In all there were some five battles for possession of the Hook, of which three are remembered. The first was fought on the night of 26/27 October, 1952, by the 7th United States Marine Regiment under most unfavourable conditions. The second and most costly in casualties was fought on the night of 18/19 November, 1952, by the 1st Battalion, The Black Watch, who were also holding the Hook for the prelude to the third battle. This action, the brunt of which fell on the 1st Battalion, The Duke of Wellingtons Regiment, stands as the last major feat of arms to have been fought by any British unit. Beside it such actions as Suez or Borneo were very small beer for the units taking part. As a result of it, awards were made of two Distinguished Service Orders and half a dozen Military Crosses and Military Medals. The Third Battle of the Hook was a protracted affair of wiring, mining and bunkering, of mortaring, shelling and air-strikes, and of steady persevering defence by patrols, tunnelling and trench work. It came to a climax on the night of 28/29 May, 1953, when greater concentrations of artillery were brought to bear on a 1000-yard front than at any time since 1918. Several battalions of Chinese were broken on the Hook that night, and The Dukes mainly National Servicemen from Yorkshire suffered relatively heavy casualties themselves. But they did not budge, and in the morning they still held the Hook. Fortune had favoured the Brave. At the dawn of a new Elizabethan era, this resounding victory showed the world that the British Lion was not as yet decadent.

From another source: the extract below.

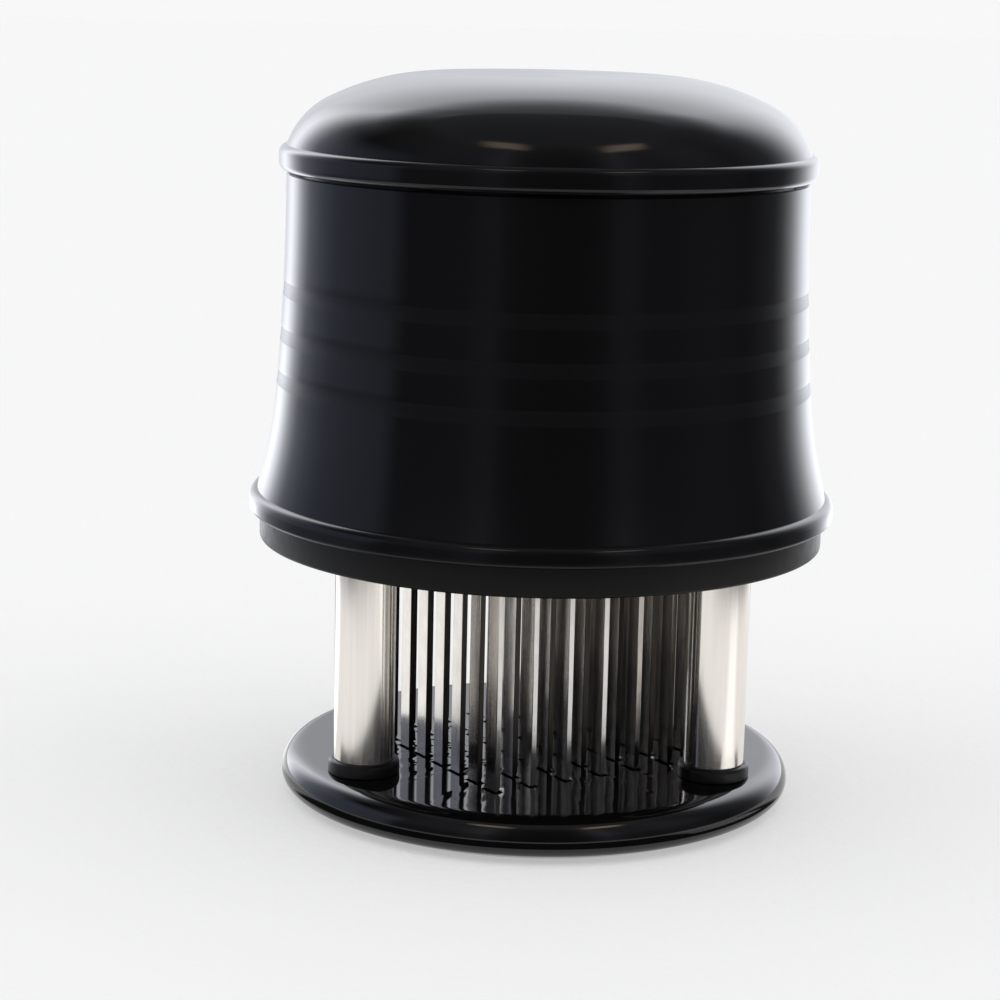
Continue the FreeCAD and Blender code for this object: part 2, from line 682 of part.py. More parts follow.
def dome_cap():
    """Cover with a beaded rim, a steep shoulder, a shallow crown and a small flat on top."""
    body = new_body("dome_cap")
    foot = f"({SEAM} + domeSeam)"
    rim_radius = f"({NECK_RADIUS} + domeRimProjection)"
    step_radius = f"({NECK_RADIUS} - domeStepWidth)"
    turn_radius = f"({step_radius} - domeShoulderWidth)"
    turn_height = f"({STEP_TOP} + domeShoulderHeight)"
    spigot_radius = f"({NECK_BORE} - domeSpigotFit)"
    spigot_bore = f"({spigot_radius} - domeSpigotWall)"
    # The crown leaves the flat level and runs on into the shoulder in one direction
    crown_width = f"({turn_radius} - domeFlatRadius)"
    crown_radius = upright_arc("domeCrownHeight", crown_width)
    shoulder_radius = (f"(domeShoulderWidth^2 + domeShoulderHeight^2) * ({crown_radius}) / 2"
                       f" / (domeShoulderHeight * ({crown_radius} - domeCrownHeight)"
                       f" - domeShoulderWidth * {crown_width})")
    turned(body, "Dome", [
        (spigot_bore, WEB_TOP),
        (spigot_radius, WEB_TOP),
        (spigot_radius, foot),
        (NECK_RADIUS, foot, upright_arc("domeRimProjection", "domeRimLowerRound")),
        (rim_radius, f"{foot} + domeRimLowerRound"),
        (rim_radius, f"{foot} + domeRimLowerRound + domeRimFlat",
         upright_arc("domeRimProjection", "domeRimUpperRound")),
        (NECK_RADIUS, f"{STEP_TOP} - domeStepHeight"),
        (step_radius, STEP_TOP, shoulder_radius),
        (turn_radius, turn_height, crown_radius),
        ("domeFlatRadius", DOME_TOP),
        ("0", DOME_TOP),
        ("0", f"{DOME_TOP} - domeWall"),
        ("domeFlatRadius", f"{DOME_TOP} - domeWall"),
        (f"{turn_radius} - domeWall / 2", f"{turn_height} - domeWall"),
        (spigot_bore, STEP_TOP),
    ])
    boss = new_sketch(body, "CapBossOutline", height=WEB_TOP)
    draw_circle(boss, f"capBossPitchRadius * cos({BOSS_ANGLES[0]})",
                f"capBossPitchRadius * sin({BOSS_ANGLES[0]})", "bossRadius")
    around(body, pad(body, "CapBoss", boss, f"{DOME_TOP} - domeWall - {WEB_TOP}"))
    holes(body, "CapTap", WEB_TOP, "capBossPitchRadius", BOSS_ANGLES[0], SMALL_TAP, "bossTapDepth")
    finish(body, "dome_cap")


# ---------------------------------------------------------------- assembly

guard_plate()
for number, angle in enumerate(POST_ANGLES, start=1):
    post(number, angle)
    post_collar(number, angle)
    stop_cap(number, angle)
    guide_bush(number, angle)
    spring(number, angle)
for number in range(1, ROWS + 1):
    blade_comb(number)
blade_carrier()
blade_clamp()
skirt_shell()
dome_cap()
all_screws()
doc.recompute()

for feature in doc.Objects:
    if "Invalid" in feature.State or "Error" in feature.State:
        raise RuntimeError(f"{feature.Label} failed: {feature.State}")
for feature in finished:
    if feature.Shape.isNull() or not feature.Shape.isValid():
        raise RuntimeError(f"{feature.Label} has no valid shape")

os.makedirs("parts", exist_ok=True)
for feature in finished:
    feature.Shape.exportStep(f"parts/{feature.Label}.step")
    print(f"{feature.Label:20} solids {len(feature.Shape.Solids)}  volume {feature.Shape.Volume:10.2f}")
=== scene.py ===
import math

import bmesh
import bpy
from mathutils import Matrix, Vector


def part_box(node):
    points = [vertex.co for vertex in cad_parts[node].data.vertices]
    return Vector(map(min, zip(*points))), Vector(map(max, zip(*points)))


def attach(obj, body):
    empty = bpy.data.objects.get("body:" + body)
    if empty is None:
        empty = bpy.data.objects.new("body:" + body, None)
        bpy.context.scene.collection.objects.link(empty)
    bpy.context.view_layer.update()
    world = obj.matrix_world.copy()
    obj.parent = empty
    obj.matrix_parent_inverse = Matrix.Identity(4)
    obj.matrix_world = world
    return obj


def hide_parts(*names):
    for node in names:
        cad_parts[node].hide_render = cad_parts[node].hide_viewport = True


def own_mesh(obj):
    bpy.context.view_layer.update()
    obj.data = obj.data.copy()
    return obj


mm = 0.001
up = (0, 0, 1)
weld = 0.001  # millimetres within which two points are one
close = 0.01  # millimetres within which two heights or widths are the same
through = 1  # millimetres that a cutter reaches past the faces that it opens
rodSides = 48  # of rods and tubes, unless a piece has its own number

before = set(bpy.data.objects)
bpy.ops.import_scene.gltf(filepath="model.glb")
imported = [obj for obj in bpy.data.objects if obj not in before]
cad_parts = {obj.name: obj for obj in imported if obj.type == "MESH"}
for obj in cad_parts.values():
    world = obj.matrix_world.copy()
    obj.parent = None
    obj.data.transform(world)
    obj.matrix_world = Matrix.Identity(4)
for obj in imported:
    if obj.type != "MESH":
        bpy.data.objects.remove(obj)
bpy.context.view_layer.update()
print("frame loaded")


# Reading the frame

def middleOf(node):
    low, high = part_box(node)
    return Vector(((low.x + high.x) / 2, (low.y + high.y) / 2, 0))


def heightsOf(node):
    low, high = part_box(node)
    return low.z / mm, high.z / mm


def radiusOf(node):
    low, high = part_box(node)
    return (high.x - low.x) / 2 / mm


# Drawing: a profile is drawn in millimetres, out along X and up along Z, and then turned about Z

def startAt(bm, x, z):
    return bmesh.ops.create_vert(bm, co=(x, 0, z))["vert"][0]


def lineTo(bm, last, x, z):
    new = bmesh.ops.extrude_vert_indiv(bm, verts=[last])["verts"][0]
    new.co = (x, 0, z)
    return new


def swingTo(bm, last, centre, degrees, steps):
    made = bmesh.ops.spin(bm, geom=[last], cent=(centre[0], 0, centre[1]), axis=(0, -1, 0),
                          angle=math.radians(degrees), steps=steps)
    return made["geom_last"][0]


def arcTo(bm, last, x, z, radius, steps):
    # Bulges to the right of its way, or to the left with a negative radius
    start, end = Vector((last.co.x, last.co.z)), Vector((x, z))
    chord = end - start
    side = Vector((chord.y, -chord.x)).normalized() * math.copysign(1, radius)
    centre = (start + end) / 2 - side * math.sqrt(radius ** 2 - chord.length_squared / 4)
    turn = (end - centre).angle_signed(start - centre)
    new = swingTo(bm, last, centre, math.degrees(turn), steps)
    new.co = (x, 0, z)
    return new


def uprightArc(run, rise):
    # Radius of an arc that is upright at one end and is this wide and this high
    return (run ** 2 + rise ** 2) / 2 / run


def turnAbout(bm, steps):
    bmesh.ops.spin(bm, geom=bm.verts[:] + bm.edges[:], cent=(0, 0, 0), axis=up,
                   angle=math.tau, steps=steps, use_merge=True)
    bmesh.ops.remove_doubles(bm, verts=bm.verts, dist=weld)
    bmesh.ops.recalc_face_normals(bm, faces=bm.faces)


def sharpEdges(bm, degrees):
    limit = math.radians(degrees)
    return [edge for edge in bm.edges if edge.is_manifold and edge.calc_face_angle() > limit]


def soften(bm, edges, width):
    bmesh.ops.bevel(bm, geom=edges, offset=width, segments=2, profile=0.5,
                    affect="EDGES", material=-1, clamp_overlap=True)


def pieceFrom(bm, name, materials, sharpAngle=24):
    bmesh.ops.scale(bm, vec=(mm, mm, mm), verts=bm.verts)
    mesh = bpy.data.meshes.new(name)
    bm.to_mesh(mesh)
    bm.free()
    for material in materials:
        mesh.materials.append(material)
    mesh.shade_smooth()
    mesh.set_sharp_from_angle(angle=math.radians(sharpAngle))
    piece = bpy.data.objects.new(name, mesh)
    bpy.context.scene.collection.objects.link(piece)
    return piece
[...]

When the Korean War broke out in 1950 the Western world was ill-informed about Korea. And, although British, Turks, Belgians, Greeks and Frenchmen were soon fighting in its defence beside the more numerous Americans, interest in this conflict rarely went beyond bewildered apprehension that an East-West test of power was going on in a remote and misty land. Coming so soon after the Second World War, the conflict seemed an anticlimax, and leader writers have often referred to it as the forgotten war. In Britain, still grappling with food rationing and power failures and preoccupied with the birth of the Welfare State, the last thing anybody wanted to hear about was a war even a war sponsored by the United Nations against an act of unprovoked aggression. Britain contributed more military assistance than the score of other countries who supported the United Nations bid to uphold the rule of law. But this was only because it had not yet occurred to anybody that she was no longer a Great Power.
Like the war in Vietnam, the Korean War was the fruit of the American policy of global containment. In 1945, as part of a Russo-American arrangement to accept the surrender of Japanese forces in the country, Korea was divided at the 38th Parallel. In the south the Government of the Republic of Korea although neither a perfect democracy nor wholly pacific in its temper was recognized by the United Nations General Assembly as the only valid government in the country. In the North the Soviet-sponsored state known as the Democratic Peoples Republic of Korea was recognized by the Communist powers.
On 25 June, 1950, North Korean troops crossed the 38th Parallel; four days later they were in Seoul. On this occasion the United Nations acted swiftly, calling for a cease-fire and the immediate withdrawal of the Norths forces. When this demand was ignored, American troops under the flamboyant General Douglas MacArthur were sent to support the armies of the South. The first two months of the war were marked by communist victories, and by August the defenders were hemmed in round Pusan. Primarily as a consequence of a daring and successful sea-borne attack on Inchon, MacArthur was back in Seoul by the end of September. Instructed by the U.N. General Assembly to secure stability throughout Korea he now moved across the 38th Parallel in pursuit of the fleeing North Koreans.